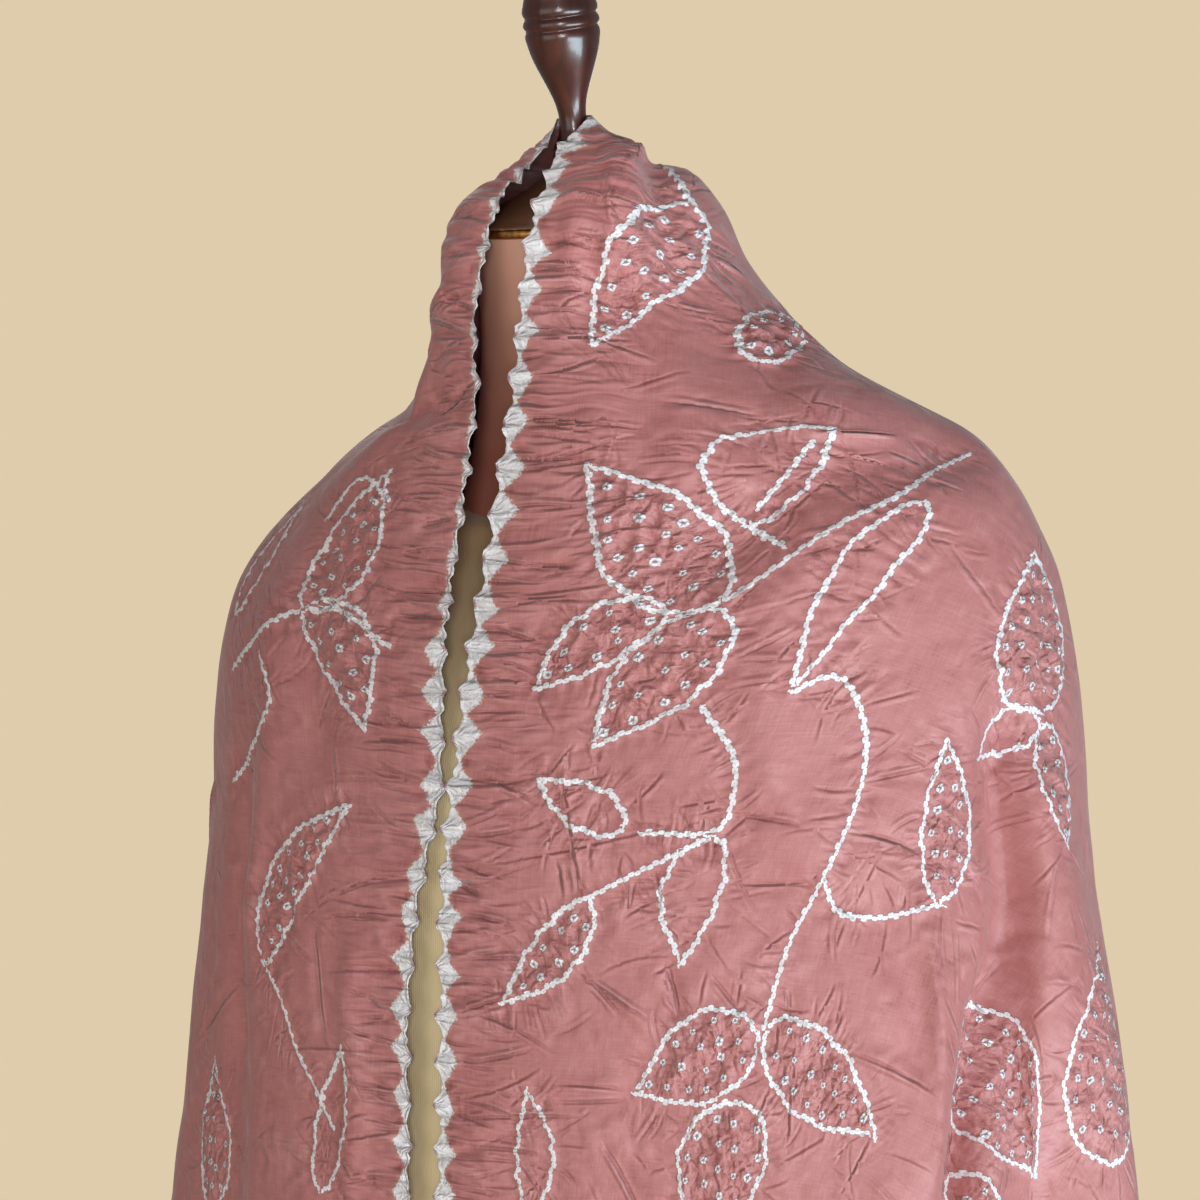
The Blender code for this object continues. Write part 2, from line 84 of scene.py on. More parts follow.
def add(tree, kind, inputs=None, **settings):
    """Adds a shader node, sets its properties, and sets or links its inputs."""
    node = tree.nodes.new("ShaderNode" + kind)
    for name, value in settings.items():
        setattr(node, name, value)
    for name, value in (inputs or {}).items():
        if isinstance(value, bpy.types.Node):
            value = value.outputs[0]
        if isinstance(value, bpy.types.NodeSocket):
            tree.links.new(value, node.inputs[name])
        else:
            node.inputs[name].default_value = value
    return node


def new_material(name, **sockets):
    """A material with its Principled shader, whose even values are set on its own sockets."""
    material = bpy.data.materials.new(name)
    material.use_nodes = True
    shader = material.node_tree.nodes["Principled BSDF"]
    for socket, value in sockets.items():
        shader.inputs[socket.replace("_", " ").title().replace("Ior", "IOR")].default_value = value
    return material, material.node_tree, shader


def finish(tree, shader, colour, bump):
    """Gives a shader its colour and the bump of its surface."""
    tree.links.new(colour, shader.inputs["Base Color"])
    tree.links.new(bump.outputs[0], shader.inputs["Normal"])


def as_piece(name, mesh, slot, *nodes):
    """Makes a finished mesh a piece of the one body, which stands for these nodes."""
    piece = placed(name, mesh)
    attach(piece, "root")
    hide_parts(*nodes)
    return piece


def dress(name, bm, material, slot, *nodes):
    """Turns a bmesh into a finished piece that stands for these nodes."""
    mesh = bpy.data.meshes.new(name)
    bm.to_mesh(mesh)
    bm.free()
    mesh.shade_smooth()
    mesh.set_sharp_from_angle(angle=math.radians(50))
    mesh.materials.append(material)
    return as_piece(name, mesh, slot, *nodes)


def headings(points, reach):
    """The smooth heading of a line at each of its points, which lie this far apart."""
    slope = np.diff(points, axis=0) / reach
    turn = np.concatenate([slope[:1], slope[-1:]]).repeat([1, len(slope)], axis=0)
    turn[1:-1] = (slope[:-1] * reach[1:] + slope[1:] * reach[:-1]) / (reach[1:] + reach[:-1])
    return turn


def curved(low, high, start, end, t):
    """Where the smooth curve from low to high is at t, from 0 to 1, with these headings at its ends."""
    line = low * (1 + 2 * t) * (1 - t) ** 2 + start * t * (1 - t) ** 2
    return line + high * t * t * (3 - 2 * t) + end * t * t * (t - 1)


def through(points, parts):
    """A smooth line through points, with this many parts between each two."""
    points = np.array(points, float)
    reach = np.maximum(np.linalg.norm(np.diff(points, axis=0), axis=1), 1e-6)[:, None]
    turn = headings(points, reach)
    t = np.linspace(0, 1, parts, endpoint=False)[None, :, None]
    start, end = (turn[:-1] * reach)[:, None], (turn[1:] * reach)[:, None]
    line = curved(points[:-1, None], points[1:, None], start, end, t)
    return np.concatenate([line.reshape(-1, points.shape[1]), points[-1:]])


def turned(profile, parts=4, place=Matrix.Identity(4)):
    """A lathe-turned solid: its profile of radius and height, smoothed but for the flat foot, is spun."""
    bm = bmesh.new()
    line = list(through(profile[:-1], parts)) + [profile[-1]]
    verts = [bm.verts.new((max(radius, 0), 0, height)) for radius, height in line]
    edges = [bm.edges.new(pair) for pair in zip(verts, verts[1:])]
    bmesh.ops.spin(
        bm, geom=verts + edges, cent=(0, 0, 0), axis=(0, 0, 1), angle=2 * math.pi, steps=ROUND_STEPS,
        use_merge=True,
    )
    bmesh.ops.remove_doubles(bm, verts=bm.verts, dist=1e-6)
    bmesh.ops.recalc_face_normals(bm, faces=bm.faces)
    bmesh.ops.transform(bm, matrix=place, verts=bm.verts)
    return bm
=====
◆ What the exercise asks ◆
In the listing above, locate the line containing "hide_parts(*nodes)" and the line containing "return turn". Transcribe those two lines and everything between them, exactly as written.

◆ The completed task ◆
    hide_parts(*nodes)
    return piece


def dress(name, bm, material, slot, *nodes):
    """Turns a bmesh into a finished piece that stands for these nodes."""
    mesh = bpy.data.meshes.new(name)
    bm.to_mesh(mesh)
    bm.free()
    mesh.shade_smooth()
    mesh.set_sharp_from_angle(angle=math.radians(50))
    mesh.materials.append(material)
    return as_piece(name, mesh, slot, *nodes)


def headings(points, reach):
    """The smooth heading of a line at each of its points, which lie this far apart."""
    slope = np.diff(points, axis=0) / reach
    turn = np.concatenate([slope[:1], slope[-1:]]).repeat([1, len(slope)], axis=0)
    turn[1:-1] = (slope[:-1] * reach[1:] + slope[1:] * reach[:-1]) / (reach[1:] + reach[:-1])
    return turn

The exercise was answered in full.